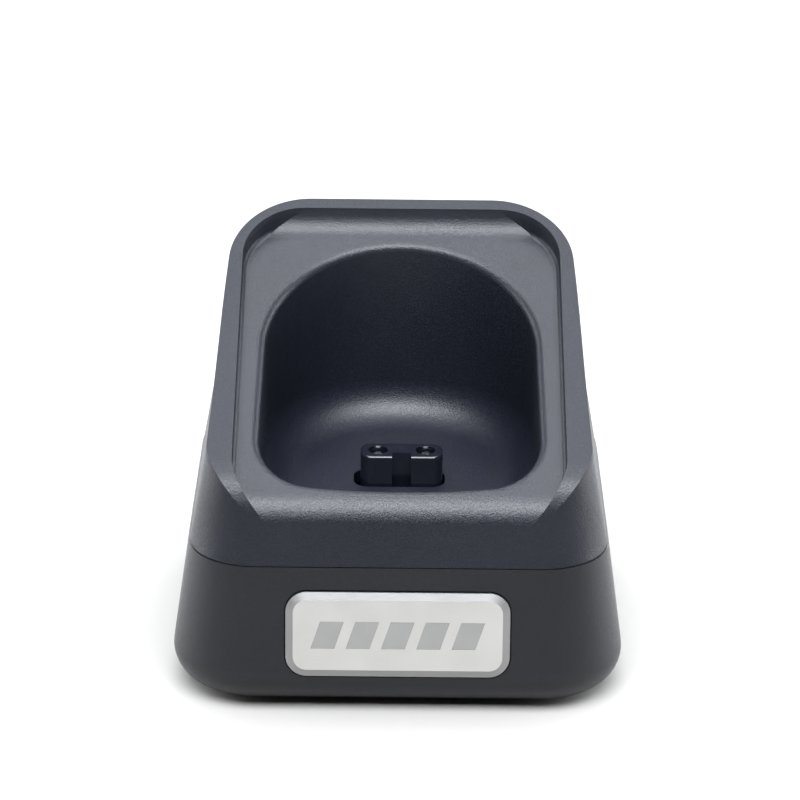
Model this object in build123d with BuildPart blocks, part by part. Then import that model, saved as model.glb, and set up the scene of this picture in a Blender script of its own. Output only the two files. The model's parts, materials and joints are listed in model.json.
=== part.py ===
"""Desktop charging stand for a hair clipper.

Frame: millimetres, +Z up, origin on the table under the centre of the square
footprint.  The front, with the badge, faces -Y; the power inlet faces +Y.
"""
import os
from math import atan, degrees, radians, tan

from build123d import *

os.makedirs("parts", exist_ok=True)

# ---------------------------------------------------------------- dimensions
# Case: a square, drafted body on four feet
foot_gap = 0.8            # underside of the case above the table
footprint = 73.5          # side of the drafted square, measured at table level
front_corner = 14.0       # plan corner radius at table level, front
back_corner = 22.0        # plan corner radius at table level, back
low_slope = 0.151         # inward lean of the lower shell, mm per mm of height
cavity_slope = 0.165      # inward lean of the upper shell's inside
bottom_round = 5.5        # rounding of the bottom outer edge
wall = 2.3
seam_low = 24.18          # top edge of the lower shell
seam_high = 24.3          # bottom edge of the upper shell

# Upper shell's outline: height, half width, front and back corner radius.  The
# walls lean in quickly above the seam and straighten out towards the rim.
outline = [
    (24.3, 32.95, 10.6, 18.2),
    (29.0, 32.1, 9.8, 17.5),
    (34.0, 31.2, 8.6, 16.8),
    (40.0, 30.2, 7.8, 15.9),
    (47.0, 29.4, 7.6, 14.9),
    (56.0, 28.5, 7.6, 13.6),
    (68.0, 27.4, 7.6, 12.0),
]

# Sloped top: rim plane z = rim_z0 + top_slope * y, dish plane parallel to it
top_slope = 0.445
rim_z0 = 50.8
dish_z0 = 47.6
nose_z = 37.0             # where the rim plane would meet the front wall
nose_y = -30.65
nose_round = 11.0         # roll of the rim into the front wall
front_foot_z = 30.0       # a point on the front wall below the roll
front_foot_y = -31.97
roll_round = 6.0          # roll of the dish into the front wall
scoop_round = 4.6         # concave sweep up to the back of the rim
dish_half_w = 26.1
dish_back = 25.4
dish_front = -31.85
dish_front_corner = 6.6
dish_back_corner = 10.0
cove = 0.8                # concave rounding at the foot of the rim
mouth_half_w = 17.2       # the dish runs out over the front between these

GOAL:
Return solely the number of lines in the data that include the word "parts".

SOLUTION FOR THIS PROBLEM:
2